▶ **Task**
In the entries below, the lines from the one with "make_seam_stays()" through the one with "start = Vector(start)" are to be copied exactly; both ends count.

▶ **Given data**
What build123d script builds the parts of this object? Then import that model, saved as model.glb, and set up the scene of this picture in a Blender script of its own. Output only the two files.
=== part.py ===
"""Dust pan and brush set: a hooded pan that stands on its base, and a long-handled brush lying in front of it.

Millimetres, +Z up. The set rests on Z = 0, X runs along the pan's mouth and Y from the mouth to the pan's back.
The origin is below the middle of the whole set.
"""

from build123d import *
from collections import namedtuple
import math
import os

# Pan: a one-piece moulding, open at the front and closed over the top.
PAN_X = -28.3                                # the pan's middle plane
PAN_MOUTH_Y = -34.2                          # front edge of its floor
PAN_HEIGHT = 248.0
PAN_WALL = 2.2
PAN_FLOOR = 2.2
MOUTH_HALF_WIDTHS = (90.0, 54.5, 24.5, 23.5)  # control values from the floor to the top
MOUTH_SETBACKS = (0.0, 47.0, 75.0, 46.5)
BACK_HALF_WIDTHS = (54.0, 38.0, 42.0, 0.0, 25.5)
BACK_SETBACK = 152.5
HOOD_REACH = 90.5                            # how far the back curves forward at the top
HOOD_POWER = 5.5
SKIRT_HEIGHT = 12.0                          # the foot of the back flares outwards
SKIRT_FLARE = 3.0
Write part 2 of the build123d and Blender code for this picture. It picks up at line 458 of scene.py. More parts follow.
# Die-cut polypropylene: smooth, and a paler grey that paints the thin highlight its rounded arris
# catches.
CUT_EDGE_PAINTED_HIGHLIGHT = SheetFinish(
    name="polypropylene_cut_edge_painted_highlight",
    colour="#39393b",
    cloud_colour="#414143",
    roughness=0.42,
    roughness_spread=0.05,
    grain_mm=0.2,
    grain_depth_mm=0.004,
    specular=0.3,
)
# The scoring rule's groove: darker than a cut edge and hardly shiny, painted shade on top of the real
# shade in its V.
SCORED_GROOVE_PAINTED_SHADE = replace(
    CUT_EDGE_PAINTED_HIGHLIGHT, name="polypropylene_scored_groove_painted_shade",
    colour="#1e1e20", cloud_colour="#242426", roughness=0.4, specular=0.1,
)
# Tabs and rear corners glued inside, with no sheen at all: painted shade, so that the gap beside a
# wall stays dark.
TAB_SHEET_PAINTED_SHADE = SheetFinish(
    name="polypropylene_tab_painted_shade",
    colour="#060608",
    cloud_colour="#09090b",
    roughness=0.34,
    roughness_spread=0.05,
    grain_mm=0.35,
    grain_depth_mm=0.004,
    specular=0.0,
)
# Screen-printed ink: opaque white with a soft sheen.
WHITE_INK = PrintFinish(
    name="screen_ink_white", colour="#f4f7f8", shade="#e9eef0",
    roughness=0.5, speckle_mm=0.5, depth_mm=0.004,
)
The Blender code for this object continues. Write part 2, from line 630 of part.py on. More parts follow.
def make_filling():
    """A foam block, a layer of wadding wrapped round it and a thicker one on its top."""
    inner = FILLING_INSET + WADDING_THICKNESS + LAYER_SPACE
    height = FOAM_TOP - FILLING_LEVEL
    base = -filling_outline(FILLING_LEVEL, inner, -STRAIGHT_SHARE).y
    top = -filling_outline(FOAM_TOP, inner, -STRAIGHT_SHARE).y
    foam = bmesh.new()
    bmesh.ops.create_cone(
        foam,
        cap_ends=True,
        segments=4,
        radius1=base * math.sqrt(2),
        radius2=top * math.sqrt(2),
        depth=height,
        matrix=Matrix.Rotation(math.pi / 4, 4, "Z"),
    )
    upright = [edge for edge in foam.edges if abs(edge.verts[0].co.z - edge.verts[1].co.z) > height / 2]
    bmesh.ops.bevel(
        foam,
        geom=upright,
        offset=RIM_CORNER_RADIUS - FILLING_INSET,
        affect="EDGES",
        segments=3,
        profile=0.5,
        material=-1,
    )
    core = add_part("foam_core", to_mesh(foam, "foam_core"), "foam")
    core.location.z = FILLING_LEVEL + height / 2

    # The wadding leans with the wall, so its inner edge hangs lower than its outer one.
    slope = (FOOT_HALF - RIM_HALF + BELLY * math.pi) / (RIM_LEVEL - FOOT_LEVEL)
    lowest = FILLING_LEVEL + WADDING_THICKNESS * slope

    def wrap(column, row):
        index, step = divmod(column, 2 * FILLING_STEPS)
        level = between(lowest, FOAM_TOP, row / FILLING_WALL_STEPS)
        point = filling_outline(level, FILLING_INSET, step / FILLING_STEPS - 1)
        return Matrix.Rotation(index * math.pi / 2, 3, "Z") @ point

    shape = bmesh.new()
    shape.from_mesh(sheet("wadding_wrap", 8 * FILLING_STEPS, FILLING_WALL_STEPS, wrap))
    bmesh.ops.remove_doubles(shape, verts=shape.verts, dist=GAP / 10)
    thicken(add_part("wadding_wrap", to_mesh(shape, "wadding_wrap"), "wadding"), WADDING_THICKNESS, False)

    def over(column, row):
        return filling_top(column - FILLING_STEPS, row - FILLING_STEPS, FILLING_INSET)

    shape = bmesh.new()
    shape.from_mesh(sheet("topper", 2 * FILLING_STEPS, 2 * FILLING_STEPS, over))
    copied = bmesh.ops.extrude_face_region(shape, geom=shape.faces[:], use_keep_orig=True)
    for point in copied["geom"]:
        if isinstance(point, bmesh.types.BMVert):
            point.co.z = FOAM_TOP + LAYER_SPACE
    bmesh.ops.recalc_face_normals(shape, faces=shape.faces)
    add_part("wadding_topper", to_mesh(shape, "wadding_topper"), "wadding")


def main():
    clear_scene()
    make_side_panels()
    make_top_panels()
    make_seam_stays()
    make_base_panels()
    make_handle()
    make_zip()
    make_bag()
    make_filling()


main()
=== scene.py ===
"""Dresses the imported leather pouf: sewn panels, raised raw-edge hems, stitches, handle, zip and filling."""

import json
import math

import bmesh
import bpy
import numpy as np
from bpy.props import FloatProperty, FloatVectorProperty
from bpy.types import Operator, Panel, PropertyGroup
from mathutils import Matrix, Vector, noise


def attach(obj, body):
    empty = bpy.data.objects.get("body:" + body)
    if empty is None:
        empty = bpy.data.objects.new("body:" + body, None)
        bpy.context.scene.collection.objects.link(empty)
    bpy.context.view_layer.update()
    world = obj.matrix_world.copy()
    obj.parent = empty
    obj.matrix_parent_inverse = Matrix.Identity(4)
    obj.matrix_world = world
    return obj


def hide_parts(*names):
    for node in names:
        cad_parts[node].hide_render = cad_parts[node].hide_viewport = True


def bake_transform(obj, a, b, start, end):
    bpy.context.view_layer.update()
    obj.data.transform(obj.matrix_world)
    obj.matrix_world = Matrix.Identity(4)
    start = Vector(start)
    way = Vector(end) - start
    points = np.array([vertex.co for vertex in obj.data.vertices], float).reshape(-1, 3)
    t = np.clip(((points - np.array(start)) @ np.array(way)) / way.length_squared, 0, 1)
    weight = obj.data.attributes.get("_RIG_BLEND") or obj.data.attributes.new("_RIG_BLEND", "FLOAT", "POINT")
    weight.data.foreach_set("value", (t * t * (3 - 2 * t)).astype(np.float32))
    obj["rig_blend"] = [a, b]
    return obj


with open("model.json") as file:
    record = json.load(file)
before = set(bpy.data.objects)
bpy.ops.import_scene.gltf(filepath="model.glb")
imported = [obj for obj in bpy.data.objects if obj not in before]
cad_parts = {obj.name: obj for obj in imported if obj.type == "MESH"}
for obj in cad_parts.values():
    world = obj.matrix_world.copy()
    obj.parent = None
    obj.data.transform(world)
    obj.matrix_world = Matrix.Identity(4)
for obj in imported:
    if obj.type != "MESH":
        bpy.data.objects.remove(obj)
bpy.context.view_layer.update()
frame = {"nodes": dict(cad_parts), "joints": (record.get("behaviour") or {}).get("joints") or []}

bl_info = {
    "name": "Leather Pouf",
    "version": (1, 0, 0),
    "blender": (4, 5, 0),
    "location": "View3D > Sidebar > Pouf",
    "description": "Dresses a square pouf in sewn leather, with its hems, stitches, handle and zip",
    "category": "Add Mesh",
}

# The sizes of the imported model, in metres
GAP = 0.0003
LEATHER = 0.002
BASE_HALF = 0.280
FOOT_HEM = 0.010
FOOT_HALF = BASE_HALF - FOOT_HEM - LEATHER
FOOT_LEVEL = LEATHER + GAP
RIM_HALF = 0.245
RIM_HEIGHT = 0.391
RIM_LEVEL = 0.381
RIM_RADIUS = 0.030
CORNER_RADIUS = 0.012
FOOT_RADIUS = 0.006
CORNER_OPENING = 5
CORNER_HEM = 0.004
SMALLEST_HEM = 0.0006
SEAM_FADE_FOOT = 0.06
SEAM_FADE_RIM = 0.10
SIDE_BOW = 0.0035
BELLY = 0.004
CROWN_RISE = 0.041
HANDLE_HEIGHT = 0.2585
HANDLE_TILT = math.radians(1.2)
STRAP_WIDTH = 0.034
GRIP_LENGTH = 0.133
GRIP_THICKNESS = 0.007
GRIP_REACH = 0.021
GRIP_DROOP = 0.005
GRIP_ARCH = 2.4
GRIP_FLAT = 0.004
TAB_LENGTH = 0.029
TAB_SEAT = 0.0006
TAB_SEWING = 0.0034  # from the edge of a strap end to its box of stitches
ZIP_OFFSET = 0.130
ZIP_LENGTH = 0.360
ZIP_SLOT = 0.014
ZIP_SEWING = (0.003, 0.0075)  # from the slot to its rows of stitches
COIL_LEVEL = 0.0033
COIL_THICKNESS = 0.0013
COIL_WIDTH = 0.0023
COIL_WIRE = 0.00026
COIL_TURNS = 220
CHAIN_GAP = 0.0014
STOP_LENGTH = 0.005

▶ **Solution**
    make_seam_stays()
    make_base_panels()
    make_handle()
    make_zip()
    make_bag()
    make_filling()


main()
=== scene.py ===
"""Dresses the imported leather pouf: sewn panels, raised raw-edge hems, stitches, handle, zip and filling."""

import json
import math

import bmesh
import bpy
import numpy as np
from bpy.props import FloatProperty, FloatVectorProperty
from bpy.types import Operator, Panel, PropertyGroup
from mathutils import Matrix, Vector, noise


def attach(obj, body):
    empty = bpy.data.objects.get("body:" + body)
    if empty is None:
        empty = bpy.data.objects.new("body:" + body, None)
        bpy.context.scene.collection.objects.link(empty)
    bpy.context.view_layer.update()
    world = obj.matrix_world.copy()
    obj.parent = empty
    obj.matrix_parent_inverse = Matrix.Identity(4)
    obj.matrix_world = world
    return obj


def hide_parts(*names):
    for node in names:
        cad_parts[node].hide_render = cad_parts[node].hide_viewport = True


def bake_transform(obj, a, b, start, end):
    bpy.context.view_layer.update()
    obj.data.transform(obj.matrix_world)
    obj.matrix_world = Matrix.Identity(4)
    start = Vector(start)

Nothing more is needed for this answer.